Inflation fall further strengthens case for base rate cut

Slowing price growth offers potential relief for mortgage borrowers

Inflation fall further strengthens case for base rate cut

UK inflation slowed sharply in November, increasing expectations that the Bank of England will cut the base rate at its meeting tomorrow.

Figures from the Office for National Statistics (ONS) show that annual consumer price inflation dropped to 3.2% last month, down from 3.6% in October and below market forecasts of 3.5%. On a monthly basis, the consumer prices index (CPI) fell by 0.2% in November 2025, compared with a 0.1% rise in November 2024.

“Inflation fell notably in November to its lowest annual rate since March,” said Grant Fitzner, ONS chief economist. “Lower food prices, which traditionally rise at this time of the year, were the main driver of the fall.”

The latest data arrive in a critical week for monetary policy and the wider economy. Softer inflation, weaker growth and rising unemployment have led many analysts to conclude that the central bank is likely to begin easing policy after an extended period of higher rates. Prior to the ONS release, financial markets were pricing in about a 90% chance of a 0.25 percentage point cut in the base rate.

For mortgage professionals, the inflation print will be viewed in the context of funding costs and the outlook for swap rates, which have already shifted lower on expectations of monetary easing. Any confirmed move by the Monetary Policy Committee (MPC) is likely to feed into pricing decisions for both new lending and refinancing over the coming months, even if pass-through is uneven across products and terms.

Industry bodies have stressed that, while the latest fall in inflation is welcome, the rate remains above the Bank’s 2% target and continues to play a key role in interest rate decisions.

“With the cost of living remaining at the forefront of people’s minds throughout 2025, today’s news may provide people with a degree of confidence that inflation is gradually trending in the right direction.” said Nathan Emerson, chief executive of Propertymark. “However, we still have some clear distance to go before inflation is back down at 2%, which, of course, is where the Bank of England has set its sights.

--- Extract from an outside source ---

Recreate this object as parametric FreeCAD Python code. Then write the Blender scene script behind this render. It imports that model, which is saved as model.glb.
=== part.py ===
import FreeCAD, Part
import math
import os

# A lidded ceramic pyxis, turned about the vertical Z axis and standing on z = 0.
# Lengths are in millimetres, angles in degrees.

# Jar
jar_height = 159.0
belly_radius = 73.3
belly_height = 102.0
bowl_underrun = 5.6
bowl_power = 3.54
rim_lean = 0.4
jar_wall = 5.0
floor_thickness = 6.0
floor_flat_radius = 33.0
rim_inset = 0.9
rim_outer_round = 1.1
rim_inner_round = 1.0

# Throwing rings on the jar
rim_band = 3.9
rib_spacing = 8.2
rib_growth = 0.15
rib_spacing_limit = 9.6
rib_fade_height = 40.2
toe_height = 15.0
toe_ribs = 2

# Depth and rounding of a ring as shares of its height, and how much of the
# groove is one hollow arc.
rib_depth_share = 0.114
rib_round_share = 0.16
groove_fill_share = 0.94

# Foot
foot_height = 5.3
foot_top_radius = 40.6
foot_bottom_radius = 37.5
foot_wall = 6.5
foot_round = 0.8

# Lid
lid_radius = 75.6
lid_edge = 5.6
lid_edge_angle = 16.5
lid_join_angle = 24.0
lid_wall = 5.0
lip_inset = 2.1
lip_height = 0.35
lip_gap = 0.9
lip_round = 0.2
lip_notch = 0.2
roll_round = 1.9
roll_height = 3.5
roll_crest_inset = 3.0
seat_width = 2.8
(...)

“In real terms, this metric remains extremely influential regarding base rate decisions for which we will see the Bank of England decide tomorrow afternoon. Any combination of inflation dropping and potential base rate cuts would always be welcome news for those on the property ladder, and even more so for people considering making their first steps to purchase a home.”

Others in the sector have linked the inflation data directly to calls for immediate action from the MPC.

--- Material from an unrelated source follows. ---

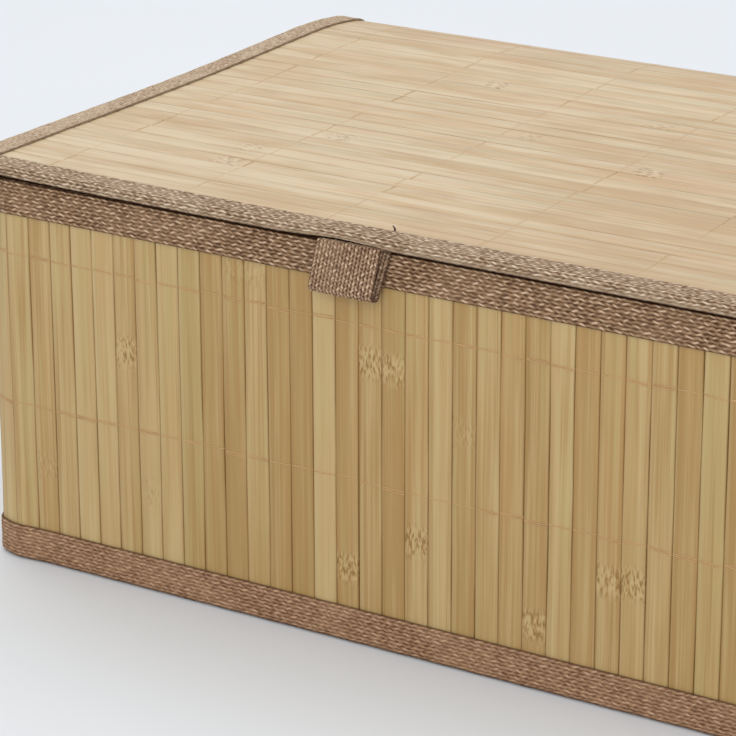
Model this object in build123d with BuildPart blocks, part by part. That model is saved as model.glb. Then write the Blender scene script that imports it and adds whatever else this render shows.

“Falling inflation confirms the Monetary Policy Committee must cut the base rate tomorrow,” said Nick Hale, chief executive of home moving group Movera.

“The Budget announcement last month did very little to encourage home buying and selling. The Chancellor successfully made buy-to-let and higher value properties less attractive while offering nothing to first-time buyers looking to get a foothold on the property ladder.

“Given the Chancellor missed a trick with the budget, the sector really needs to see the base rate cut. If lenders can slash interest rates further, we might just be able to stimulate some momentum in the market, without having to rely solely on the 1.8 million due to refinance next year. UK Finance may have predicted earlier this week that it will be down to the remortgage wave to carry the property market through 2026, but that doesn’t have to be the case.”

Mortgage intermediaries will now focus on Thursday’s decision and the Bank’s accompanying guidance. The precise language on future moves, and any indication of how quickly inflation is expected to return to target, will also be closely watched by lenders setting fixed rate products and by advisers working with borrowers approaching refinancing or considering new purchases.